* _Goal_:
Begin with the line that contains "pivot_bolt = placed(bolt(pivot_length, turn), x, plate_outer" and end with the line that contains "world = obj.matrix_world.copy()", transcribing exactly each line in that stretch and no other.
----
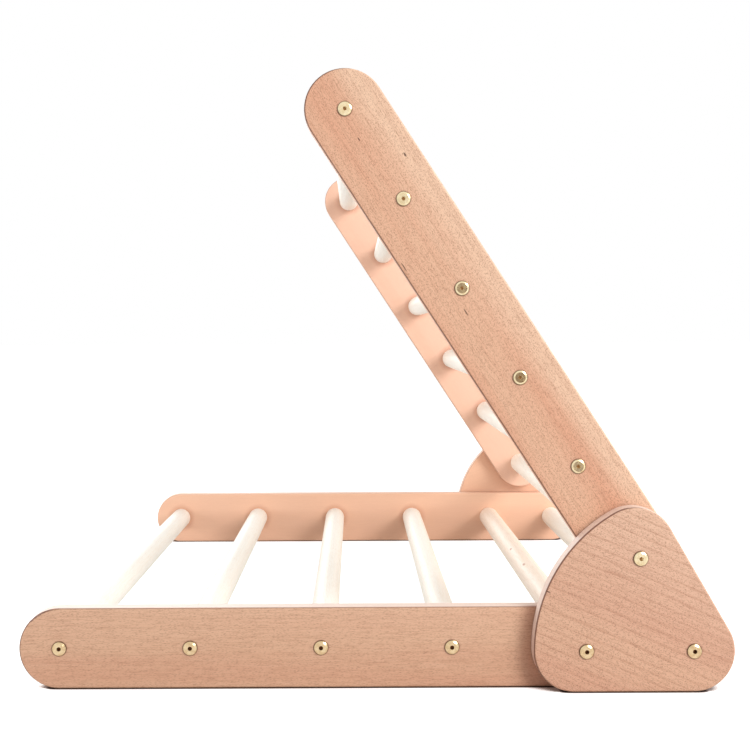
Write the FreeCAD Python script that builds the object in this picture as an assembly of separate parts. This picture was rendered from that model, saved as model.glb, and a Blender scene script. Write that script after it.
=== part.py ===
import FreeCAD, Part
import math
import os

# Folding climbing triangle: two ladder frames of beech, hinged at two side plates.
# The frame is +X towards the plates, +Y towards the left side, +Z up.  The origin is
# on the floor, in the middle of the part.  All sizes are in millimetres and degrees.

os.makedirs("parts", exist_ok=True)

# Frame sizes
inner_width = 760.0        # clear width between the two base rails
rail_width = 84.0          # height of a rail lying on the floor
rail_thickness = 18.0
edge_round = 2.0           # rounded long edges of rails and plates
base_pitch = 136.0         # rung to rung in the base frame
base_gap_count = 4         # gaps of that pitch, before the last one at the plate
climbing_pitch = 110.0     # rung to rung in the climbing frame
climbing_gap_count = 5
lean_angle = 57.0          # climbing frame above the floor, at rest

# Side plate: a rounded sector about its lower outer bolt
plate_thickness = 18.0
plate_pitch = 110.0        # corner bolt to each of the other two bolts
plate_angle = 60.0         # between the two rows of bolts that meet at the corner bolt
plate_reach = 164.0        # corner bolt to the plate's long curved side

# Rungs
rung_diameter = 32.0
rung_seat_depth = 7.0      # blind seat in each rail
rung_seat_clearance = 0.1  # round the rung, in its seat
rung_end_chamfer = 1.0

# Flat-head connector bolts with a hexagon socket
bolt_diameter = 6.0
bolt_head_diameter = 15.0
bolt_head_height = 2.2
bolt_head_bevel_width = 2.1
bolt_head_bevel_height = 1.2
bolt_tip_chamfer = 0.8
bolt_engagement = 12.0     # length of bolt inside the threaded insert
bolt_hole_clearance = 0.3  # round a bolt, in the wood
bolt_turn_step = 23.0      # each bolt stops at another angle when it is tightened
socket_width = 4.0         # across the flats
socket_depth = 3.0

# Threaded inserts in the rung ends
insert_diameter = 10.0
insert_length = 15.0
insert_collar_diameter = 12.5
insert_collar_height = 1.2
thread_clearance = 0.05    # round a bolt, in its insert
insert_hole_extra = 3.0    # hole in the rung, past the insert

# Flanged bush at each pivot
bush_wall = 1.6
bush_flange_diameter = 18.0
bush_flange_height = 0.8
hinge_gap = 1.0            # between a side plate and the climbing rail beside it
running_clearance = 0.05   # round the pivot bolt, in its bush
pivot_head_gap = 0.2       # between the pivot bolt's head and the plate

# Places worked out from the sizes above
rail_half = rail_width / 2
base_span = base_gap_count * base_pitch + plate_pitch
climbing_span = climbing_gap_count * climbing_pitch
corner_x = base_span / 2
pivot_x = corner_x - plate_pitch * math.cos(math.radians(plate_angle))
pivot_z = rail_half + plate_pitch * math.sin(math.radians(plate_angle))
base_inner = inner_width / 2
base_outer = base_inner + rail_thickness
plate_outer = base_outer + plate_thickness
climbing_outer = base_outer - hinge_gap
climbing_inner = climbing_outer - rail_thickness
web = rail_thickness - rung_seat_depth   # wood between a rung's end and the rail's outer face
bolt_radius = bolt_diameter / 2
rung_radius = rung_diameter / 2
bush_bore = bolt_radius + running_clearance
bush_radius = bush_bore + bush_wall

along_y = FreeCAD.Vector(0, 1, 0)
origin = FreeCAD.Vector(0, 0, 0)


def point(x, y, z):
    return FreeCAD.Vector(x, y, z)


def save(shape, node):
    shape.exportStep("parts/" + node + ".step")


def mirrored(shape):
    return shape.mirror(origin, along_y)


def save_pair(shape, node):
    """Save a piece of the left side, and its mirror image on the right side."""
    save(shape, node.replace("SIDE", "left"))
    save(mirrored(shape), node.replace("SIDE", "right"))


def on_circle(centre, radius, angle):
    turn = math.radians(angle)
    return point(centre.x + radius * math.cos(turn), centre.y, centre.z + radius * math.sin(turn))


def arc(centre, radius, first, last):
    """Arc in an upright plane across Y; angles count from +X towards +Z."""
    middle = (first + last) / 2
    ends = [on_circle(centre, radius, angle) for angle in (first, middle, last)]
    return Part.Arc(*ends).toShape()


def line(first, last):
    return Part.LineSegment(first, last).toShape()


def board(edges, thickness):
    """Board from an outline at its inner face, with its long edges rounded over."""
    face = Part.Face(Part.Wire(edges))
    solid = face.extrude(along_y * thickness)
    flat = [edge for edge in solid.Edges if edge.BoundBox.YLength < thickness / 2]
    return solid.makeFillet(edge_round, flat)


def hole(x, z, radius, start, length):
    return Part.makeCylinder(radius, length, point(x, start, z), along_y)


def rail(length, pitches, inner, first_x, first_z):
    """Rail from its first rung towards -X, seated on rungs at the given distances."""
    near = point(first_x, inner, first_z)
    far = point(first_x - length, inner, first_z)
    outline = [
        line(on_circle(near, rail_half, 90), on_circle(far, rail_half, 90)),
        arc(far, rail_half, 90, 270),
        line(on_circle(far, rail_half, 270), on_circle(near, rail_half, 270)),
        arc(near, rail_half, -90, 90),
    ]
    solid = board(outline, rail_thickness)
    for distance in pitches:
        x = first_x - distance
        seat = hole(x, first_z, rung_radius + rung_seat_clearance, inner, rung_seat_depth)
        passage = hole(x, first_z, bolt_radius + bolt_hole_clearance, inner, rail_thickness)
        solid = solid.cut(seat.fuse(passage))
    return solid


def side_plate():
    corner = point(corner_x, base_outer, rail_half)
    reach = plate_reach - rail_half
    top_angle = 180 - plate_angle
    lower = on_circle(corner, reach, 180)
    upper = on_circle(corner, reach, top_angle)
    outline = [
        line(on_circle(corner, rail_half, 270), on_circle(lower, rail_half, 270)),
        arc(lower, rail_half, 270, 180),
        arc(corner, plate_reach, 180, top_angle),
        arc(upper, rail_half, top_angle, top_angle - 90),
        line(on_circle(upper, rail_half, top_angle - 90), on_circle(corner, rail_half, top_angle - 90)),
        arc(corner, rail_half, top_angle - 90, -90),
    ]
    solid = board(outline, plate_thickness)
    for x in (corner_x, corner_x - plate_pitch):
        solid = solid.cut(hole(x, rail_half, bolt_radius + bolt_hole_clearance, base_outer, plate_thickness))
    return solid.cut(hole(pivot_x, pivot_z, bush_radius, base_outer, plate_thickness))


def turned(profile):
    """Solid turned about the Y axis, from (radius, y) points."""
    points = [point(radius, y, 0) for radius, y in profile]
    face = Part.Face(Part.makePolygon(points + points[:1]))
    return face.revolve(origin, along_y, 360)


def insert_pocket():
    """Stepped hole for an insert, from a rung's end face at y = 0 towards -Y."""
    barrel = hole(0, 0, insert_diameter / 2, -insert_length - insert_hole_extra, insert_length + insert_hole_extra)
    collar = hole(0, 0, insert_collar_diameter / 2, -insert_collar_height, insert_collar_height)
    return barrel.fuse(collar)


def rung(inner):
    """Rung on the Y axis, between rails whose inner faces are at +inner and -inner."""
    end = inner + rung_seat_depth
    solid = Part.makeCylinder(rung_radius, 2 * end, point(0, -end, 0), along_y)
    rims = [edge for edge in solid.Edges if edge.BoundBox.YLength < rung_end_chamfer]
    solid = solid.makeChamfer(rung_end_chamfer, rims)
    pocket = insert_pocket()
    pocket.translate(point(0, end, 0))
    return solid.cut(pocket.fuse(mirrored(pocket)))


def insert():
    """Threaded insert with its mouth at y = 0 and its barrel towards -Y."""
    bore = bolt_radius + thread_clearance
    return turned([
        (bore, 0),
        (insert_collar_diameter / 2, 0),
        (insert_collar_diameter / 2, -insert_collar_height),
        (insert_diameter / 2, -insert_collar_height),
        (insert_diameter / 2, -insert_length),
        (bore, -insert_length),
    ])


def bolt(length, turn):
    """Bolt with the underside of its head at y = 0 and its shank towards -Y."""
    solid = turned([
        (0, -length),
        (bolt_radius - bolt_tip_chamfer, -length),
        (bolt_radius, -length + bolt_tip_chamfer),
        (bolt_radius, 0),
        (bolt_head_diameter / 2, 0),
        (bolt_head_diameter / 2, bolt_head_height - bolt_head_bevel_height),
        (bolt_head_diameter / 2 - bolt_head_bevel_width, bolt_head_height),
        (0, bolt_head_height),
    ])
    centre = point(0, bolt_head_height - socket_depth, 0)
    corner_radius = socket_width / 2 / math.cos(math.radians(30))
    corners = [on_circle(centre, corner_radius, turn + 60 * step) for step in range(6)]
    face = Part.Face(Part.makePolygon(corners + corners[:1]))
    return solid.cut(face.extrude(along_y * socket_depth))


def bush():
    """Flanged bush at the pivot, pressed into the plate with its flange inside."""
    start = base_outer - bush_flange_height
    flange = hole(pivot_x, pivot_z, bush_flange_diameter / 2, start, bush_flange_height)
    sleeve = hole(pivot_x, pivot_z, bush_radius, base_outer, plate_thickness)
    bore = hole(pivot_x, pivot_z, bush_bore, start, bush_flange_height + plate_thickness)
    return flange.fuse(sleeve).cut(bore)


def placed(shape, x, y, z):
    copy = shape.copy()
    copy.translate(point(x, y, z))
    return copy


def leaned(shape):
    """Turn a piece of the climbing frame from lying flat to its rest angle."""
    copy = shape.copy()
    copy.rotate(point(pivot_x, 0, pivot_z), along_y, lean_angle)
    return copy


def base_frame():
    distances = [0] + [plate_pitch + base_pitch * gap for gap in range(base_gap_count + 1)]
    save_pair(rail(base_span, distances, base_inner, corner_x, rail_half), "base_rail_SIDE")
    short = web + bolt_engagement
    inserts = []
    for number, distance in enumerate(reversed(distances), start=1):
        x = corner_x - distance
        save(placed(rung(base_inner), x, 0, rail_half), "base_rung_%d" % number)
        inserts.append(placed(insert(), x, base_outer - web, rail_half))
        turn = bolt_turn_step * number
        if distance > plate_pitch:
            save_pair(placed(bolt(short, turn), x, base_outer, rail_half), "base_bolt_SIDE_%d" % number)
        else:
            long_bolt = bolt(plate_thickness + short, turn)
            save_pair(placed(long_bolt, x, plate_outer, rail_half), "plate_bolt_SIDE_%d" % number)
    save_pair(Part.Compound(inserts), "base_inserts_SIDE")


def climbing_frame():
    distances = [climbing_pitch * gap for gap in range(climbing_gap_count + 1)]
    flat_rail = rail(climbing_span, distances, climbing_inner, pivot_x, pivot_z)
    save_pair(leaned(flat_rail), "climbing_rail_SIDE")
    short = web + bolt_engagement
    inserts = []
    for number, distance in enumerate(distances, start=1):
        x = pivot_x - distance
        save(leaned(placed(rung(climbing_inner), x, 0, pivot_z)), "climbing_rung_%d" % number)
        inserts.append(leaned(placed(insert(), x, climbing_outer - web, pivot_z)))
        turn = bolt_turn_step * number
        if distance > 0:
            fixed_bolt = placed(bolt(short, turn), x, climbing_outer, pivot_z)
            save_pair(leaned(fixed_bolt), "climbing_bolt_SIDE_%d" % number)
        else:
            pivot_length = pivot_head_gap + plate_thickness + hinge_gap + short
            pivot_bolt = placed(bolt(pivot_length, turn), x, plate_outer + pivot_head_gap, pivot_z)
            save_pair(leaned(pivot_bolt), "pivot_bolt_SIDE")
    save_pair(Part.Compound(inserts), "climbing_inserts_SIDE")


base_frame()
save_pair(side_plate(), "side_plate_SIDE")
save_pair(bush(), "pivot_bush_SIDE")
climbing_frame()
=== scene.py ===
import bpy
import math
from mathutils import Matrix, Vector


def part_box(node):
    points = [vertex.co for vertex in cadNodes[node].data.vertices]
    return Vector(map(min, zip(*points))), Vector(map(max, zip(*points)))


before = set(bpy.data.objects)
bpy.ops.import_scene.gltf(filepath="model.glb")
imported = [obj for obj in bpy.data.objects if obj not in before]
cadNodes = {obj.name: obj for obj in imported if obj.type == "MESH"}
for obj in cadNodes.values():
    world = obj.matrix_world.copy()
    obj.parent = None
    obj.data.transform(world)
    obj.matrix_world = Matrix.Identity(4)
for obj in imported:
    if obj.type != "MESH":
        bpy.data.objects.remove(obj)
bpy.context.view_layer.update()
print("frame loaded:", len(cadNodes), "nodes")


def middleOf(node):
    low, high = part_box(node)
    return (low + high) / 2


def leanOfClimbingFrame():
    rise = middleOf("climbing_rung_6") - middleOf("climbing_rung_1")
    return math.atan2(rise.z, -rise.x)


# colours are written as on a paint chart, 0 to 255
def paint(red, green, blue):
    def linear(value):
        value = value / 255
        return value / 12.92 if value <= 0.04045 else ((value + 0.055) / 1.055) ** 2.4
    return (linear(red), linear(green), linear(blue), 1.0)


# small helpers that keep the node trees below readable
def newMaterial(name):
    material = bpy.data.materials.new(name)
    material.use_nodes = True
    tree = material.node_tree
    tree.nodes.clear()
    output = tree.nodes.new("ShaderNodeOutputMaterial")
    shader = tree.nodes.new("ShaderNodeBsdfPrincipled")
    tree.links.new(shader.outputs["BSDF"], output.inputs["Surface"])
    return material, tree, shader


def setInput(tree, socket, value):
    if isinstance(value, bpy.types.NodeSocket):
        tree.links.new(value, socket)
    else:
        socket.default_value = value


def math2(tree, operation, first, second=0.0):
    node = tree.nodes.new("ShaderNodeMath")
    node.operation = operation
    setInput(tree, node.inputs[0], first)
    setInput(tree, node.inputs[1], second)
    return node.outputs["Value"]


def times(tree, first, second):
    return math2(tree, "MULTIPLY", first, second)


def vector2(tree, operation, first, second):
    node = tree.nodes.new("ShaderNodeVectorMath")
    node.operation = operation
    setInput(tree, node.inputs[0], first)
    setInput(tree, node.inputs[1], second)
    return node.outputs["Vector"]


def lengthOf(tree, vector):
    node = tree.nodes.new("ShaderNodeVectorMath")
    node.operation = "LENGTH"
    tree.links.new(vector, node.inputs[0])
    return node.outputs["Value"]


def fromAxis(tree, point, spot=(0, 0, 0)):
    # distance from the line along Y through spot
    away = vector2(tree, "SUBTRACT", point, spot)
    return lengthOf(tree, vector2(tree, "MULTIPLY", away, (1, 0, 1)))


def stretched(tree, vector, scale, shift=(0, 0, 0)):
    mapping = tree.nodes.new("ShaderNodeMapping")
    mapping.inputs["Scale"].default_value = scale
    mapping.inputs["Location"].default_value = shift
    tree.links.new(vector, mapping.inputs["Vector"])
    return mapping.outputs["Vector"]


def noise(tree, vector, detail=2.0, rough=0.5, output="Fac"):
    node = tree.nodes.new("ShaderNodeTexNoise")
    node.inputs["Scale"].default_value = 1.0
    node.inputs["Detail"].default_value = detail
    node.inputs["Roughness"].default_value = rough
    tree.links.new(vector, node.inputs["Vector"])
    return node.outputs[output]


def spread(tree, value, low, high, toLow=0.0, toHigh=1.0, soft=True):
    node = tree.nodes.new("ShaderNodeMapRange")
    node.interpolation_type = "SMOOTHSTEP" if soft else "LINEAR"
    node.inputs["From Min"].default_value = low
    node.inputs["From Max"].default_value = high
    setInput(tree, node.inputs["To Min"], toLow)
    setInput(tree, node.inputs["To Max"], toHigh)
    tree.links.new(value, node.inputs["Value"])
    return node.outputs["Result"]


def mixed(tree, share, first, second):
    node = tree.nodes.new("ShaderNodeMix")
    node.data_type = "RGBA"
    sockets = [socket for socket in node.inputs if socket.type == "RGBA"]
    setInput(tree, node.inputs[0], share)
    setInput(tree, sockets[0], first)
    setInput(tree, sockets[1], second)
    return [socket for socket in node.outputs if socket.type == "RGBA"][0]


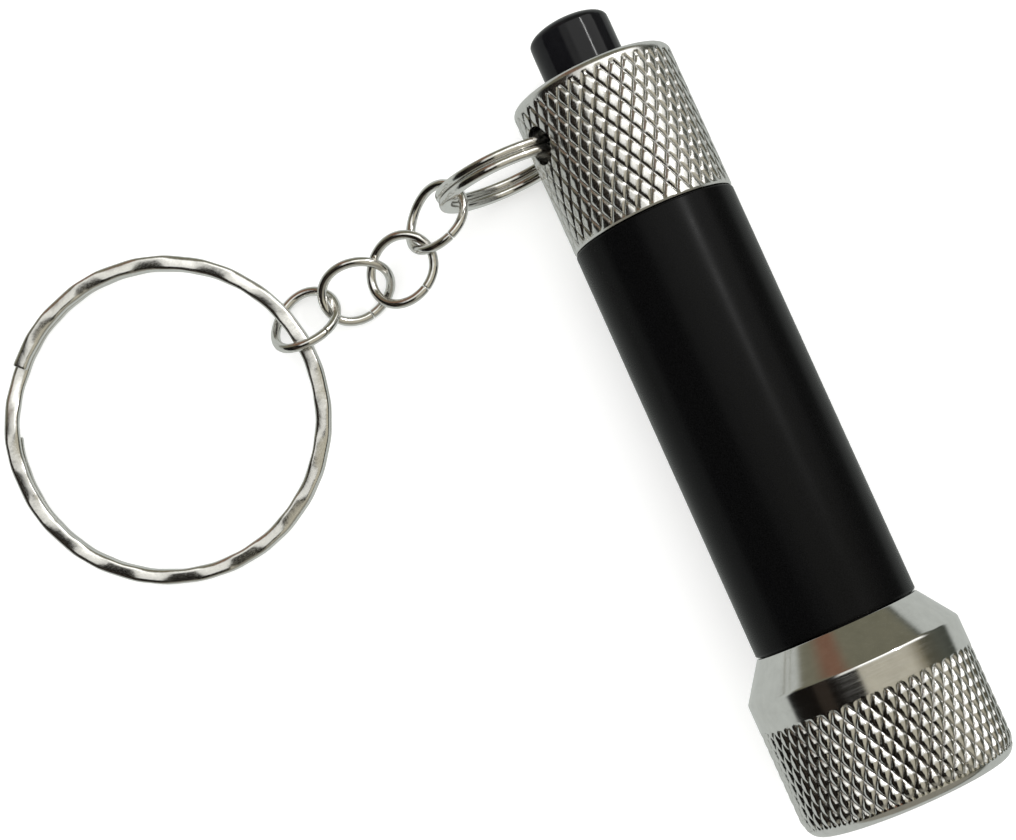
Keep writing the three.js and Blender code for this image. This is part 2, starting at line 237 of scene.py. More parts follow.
----
* _Solution_:
            pivot_bolt = placed(bolt(pivot_length, turn), x, plate_outer + pivot_head_gap, pivot_z)
            save_pair(leaned(pivot_bolt), "pivot_bolt_SIDE")
    save_pair(Part.Compound(inserts), "climbing_inserts_SIDE")


base_frame()
save_pair(side_plate(), "side_plate_SIDE")
save_pair(bush(), "pivot_bush_SIDE")
climbing_frame()
=== scene.py ===
import bpy
import math
from mathutils import Matrix, Vector


def part_box(node):
    points = [vertex.co for vertex in cadNodes[node].data.vertices]
    return Vector(map(min, zip(*points))), Vector(map(max, zip(*points)))


before = set(bpy.data.objects)
bpy.ops.import_scene.gltf(filepath="model.glb")
imported = [obj for obj in bpy.data.objects if obj not in before]
cadNodes = {obj.name: obj for obj in imported if obj.type == "MESH"}
for obj in cadNodes.values():
    world = obj.matrix_world.copy()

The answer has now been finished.